Having lived through the lead up to and aftermath of Katrina, even from a distance, I didn't need much help imagining what the Ninth Ward was like during the hurricane.  But Parker Rhodes' descriptions bring home the chaos and fear caused by the storm, and the desperation as the water flooded in afterwards.  As an adult reader, I had a context for the references to the Superdome, but I can see how building background knowledge before reading this aloud or having your students read it would be important.  I am thinking of using it as a read aloud during a unit in natural disasters.  Sadly, what happened in New Orleans may be America's equivalent to the sinking of the Titanic (certainly, as many people died), or the eruption of Mt. Vesuvius.  Unlike those events, however, this one is still unfolding, as New Orleans continues to try and rebuild.

Teacher Resources:  
Author Interview 
Education World Hurricane Watch Lesson Plans 
Jewell Parker Rhodes Webpage for Ninth Ward 

Tuesday, June 14, 2011

Ash, by Melinda Lo

Title:  Ash
Author: Melinda Lo
Publisher:  Little, Brown Books for Young Readers
Pages: 272
Genre: Fantasy
Themes:  Family, First Love
Age Level:  7th Grade and Up

Summary: (from Goodreads)
In the wake of her father's death, Ash is left at the mercy of her cruel stepmother. Consumed with grief, her only joy comes by the light of the dying hearth fire, rereading the fairy tales her mother once told her. In her dreams, someday the fairies will steal her away, as they are said to do. When she meets the dark and dangerous fairy Sidhean, she believes that her wish may be granted.
The day that Ash meets Kaisa, the King's Huntress, her heart begins to change. Instead of chasing fairies, Ash learns to hunt with Kaisa. Though their friendship is as delicate as a new bloom, it reawakens Ash's capacity for love-and her desire to live. But Sidhean has already claimed Ash for his own, and she must make a choice between fairy tale dreams and true love.

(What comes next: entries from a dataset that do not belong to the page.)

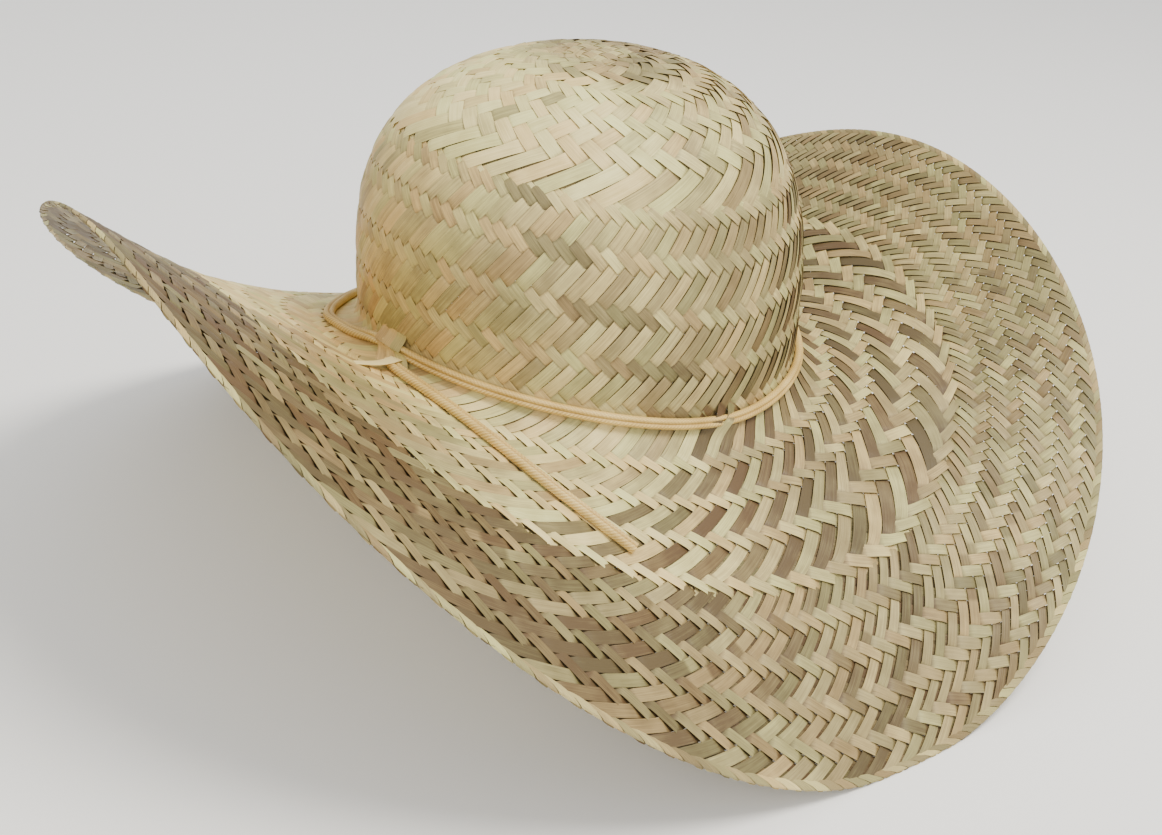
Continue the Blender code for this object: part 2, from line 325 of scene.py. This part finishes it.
def plaited_strips(family, zone, inner, outer):
    """Cross-sections of one family's strips in a zone, for the part between two distances."""
    strips, start, rings = plait_zones[zone]
    levels, over = [], []
    for end, count, top in rings:
        levels += [start + (end - start) * (n + 0.5) / count for n in range(count)]
        over += [1.0 if top == family else -1.0] * count
        start = end
    levels = [2 * levels[0] - levels[1], *levels, 2 * levels[-1] - levels[-2]]
    over = np.array([edge_level, *over, edge_level])
    levels = np.array(levels) / 1000
    place = np.arange((len(levels) - 1) * steps_per_crossing + 1) / steps_per_crossing
    line = np.interp(place, np.arange(len(levels)), levels)
    # The crown's part and the brim's part meet in the section that is nearest to the foot.
    meeting = line[np.abs(line).argmin()]
    inner, outer = [meeting if end == 0 else end for end in (inner, outer)]
    keep = (line >= inner - 1e-9) & (line <= outer + 1e-9)
    whole = np.minimum(place.astype(int), len(levels) - 2)
    part = place - whole
    here, after = over[whole], over[whole + 1]
    passing = crossing_share * np.where(part < 0.5, here, after)
    height = np.where(here == after, here, passing)
    height = np.where(part < 1e-6, here, height)
    # Long floats stand up a little in their middle.
    bulge = np.zeros(len(place))
    first = 0
    while first < len(over):
        last = first
        while last + 1 < len(over) and over[last + 1] == over[first]:
            last += 1
        reach = last - first + 1
        share = (place - first + 0.5) / reach
        inside = (share > 0) & (share < 1)
        bulge[inside] += over[first] * np.sin(math.pi * share[inside]) * min(1, (reach - 1) / 3)
        first = last + 1
    runs = np.concatenate([[0], np.cumsum(np.diff(np.sign(height)) != 0)])
    strip = np.arange(strips)
    lean = -0.5 if family == "right" else 0.5
    foot_place = np.interp(0.0, line, place)
    drift = crown_drift * np.minimum(place - foot_place, 0) if zone == 3 else 0 * place
    turns = (strip[:, None] + lean * place[None, :] + drift[None, :]) / strips
    if zone == 3:
        turns = turns + brown_strip_foot / 360 + 0.5 * foot_place / strips
    angles, spread = 2 * math.pi * turns, np.full(turns.shape, 2 * math.pi)
    if zone == 4:
        angles, spread = crowded(turns), spacing(turns)
    distances = wandered(angles, np.broadcast_to(line, angles.shape))
    foot = (turns[:, np.abs(line).argmin()] * 360) % 360
    tones = strip_tones(family, zone, foot, strip, angles, distances)

    def each_float():
        """A random share for every float of every strip."""
        return chance.random((strips, runs.max() + 1))[:, runs]

    tones = tones + 0.14 * (each_float() - 0.5)
    tints = chance.random(strips)[:, None]
    tints = tints + 0.5 * (each_float() - 0.5)
    _, _, per_round, per_out = on_sheet(angles, distances)
    go_round = np.gradient(angles, axis=1) * per_round
    go_out = np.gradient(distances, axis=1) * per_out
    go = np.hypot(go_round, go_out)
    across_round, across_out = -go_out / go, go_round / go
    room = per_round * spread / strips * np.abs(go_out) / go
    width = room * slit_share(family, zone, angles, distances)
    width = width * (1 + 0.03 * (each_float() - 0.5))
    roll = 0.08 + 0.10 * (each_float() - 0.5)
    lift = straw_lift * height + float_bulge * bulge * (0.7 + 0.8 * each_float())
    if family == "left":
        # The short floats of the brim stand up in ridges.
        lift = lift + ridge_lift * np.clip(distances / 0.015, 0, 1) * np.clip(height, 0, 1)
    if family == "right":
        # Three strips at the wearer's left pass over the cord and hold it down.
        held = np.exp(-((np.degrees(angles) % 360 - bridge_angle) / bridge_half_angle) ** 4)
        lift = lift + bridge_rise * held * np.exp(-((distances - bridge_out) / bridge_half) ** 2)
    length = np.cumsum(go, axis=1) + 0.4 * chance.random(strips)[:, None]
    facing = np.where(height >= 0, 1.0, -1.0)
    rims, marks, shades = [], [], []
    for side, top in strip_section:
        shift = side * width / 2
        # Painted shade: a face turned towards the other family where the strips cross is made
        # darker, for the shade that falls in the gaps between them.
        under = np.clip(height if top < 0 else -height, 0, 1) * (height > -1.1)
        shades.append(tones + covered_shade * under)
        point, normal, _, _ = on_sheet(angles + across_round * shift / per_round,
                                       distances + across_out * shift / per_out)
        rise = {0: straw_thick / 2, 1: straw_thick / 2 + straw_arch, -1: -straw_thick / 2}[top]
        rims.append(point + normal * (lift + rise + roll * shift * facing)[..., None])
        marks.append(np.stack([(side + 1) / 2 * width, length], -1))
    rims = np.stack(rims, 2)[:, keep]
    marks = np.stack(marks, 2)[:, keep]
    shades = np.stack(shades, 2)[:, keep]
    tints = np.repeat(tints[:, keep, None], len(strip_section), axis=2)
    return rims, marks, shades, tints


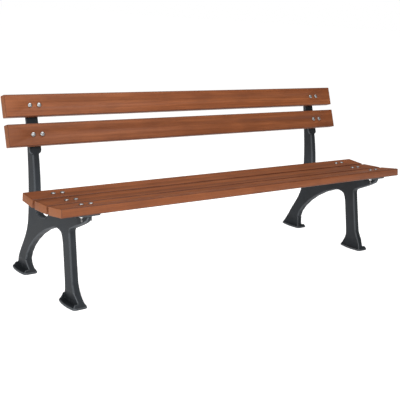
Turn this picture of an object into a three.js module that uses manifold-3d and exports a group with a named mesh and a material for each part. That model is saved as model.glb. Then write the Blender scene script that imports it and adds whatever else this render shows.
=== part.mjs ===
// Park bench: two cast-iron side frames carry three seat slats and two back slats.
// Every slat is held to each frame by two carriage bolts with flange nuts.
// Units are millimetres, +Z is up, the front of the bench faces -Y, X runs along the slats.
// The origin is on the ground, under the middle of the bench.

import * as THREE from 'three';
import { mergeVertices } from 'three/addons/utils/BufferGeometryUtils.js';
import Module from 'manifold-3d';

// ---------- driving dimensions ----------

const BENCH_LENGTH = 2000;
const FRAME_INSET = 138; // slat end to the middle of the casting
const GAP = 0.3; // clearance kept between touching pieces

const SLAT_THICKNESS = 37;
const NARROW_SLAT = 99;
const WIDE_SLAT = 110;
const SLAT_CHAMFER = 3.5;

// Seat slats: middle of the top face, and the tilt (positive lifts the rear edge).
const SEAT_SLATS = [
  { name: 'rear', y: -34.2, z: 441.1, tilt: 4.5, width: NARROW_SLAT },
  { name: 'middle', y: -154.3, z: 440.7, tilt: -2.8, width: WIDE_SLAT },
  { name: 'front', y: -278.4, z: 452.6, tilt: -8, width: WIDE_SLAT },
];

// The back slats lie on one plane that leans to the rear.
const BACK_LEAN = 18.5;
const BACK_POINT = { y: 224.4, z: 708 };
const BACK_SLATS = [
  { name: 'upper', along: 65 },
  { name: 'lower', along: -65 },
];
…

This is one of the more creative re-imaginings of the Cinderella story that I've seen.  Even above and beyond the fact of Ash's same-sex first love, Lo makes Ash a much more active participant in the story of her life than most versions do.  Ultimately, the story comes down to the choice between fantasy and reality.  Ash's life was hard and miserable-it only makes sense that she would wish to escape it to the land of the fairies.  At least, it made sense to her until she saw what real life could be.  Was it worth giving up a chance at happiness in the real world for an eternity of contented servitude to the fairies?  Lo's writing is dark and subtly menacing when describing Ash's life in her stepmother's house or her time with Sidhean, but becomes luminous when describing Ash's time in the Wood, and her interactions with Kaisa.  There are great opportunities for discussing writer's craft with this book, both in the use of descriptive language and the character development of Ash from young girl to young woman.

There are many ways this book could be used in the classroom.  I think that you could make a whole unit out of re-imaginings of various fairy tales, of which this is a great example.  I think that there are many discussions that could come from the choice Ash must make between withdrawing from the world and being a part of it.  Regardless of whether it is used for direct instruction, I think that Ash would be a great addition to any classroom library.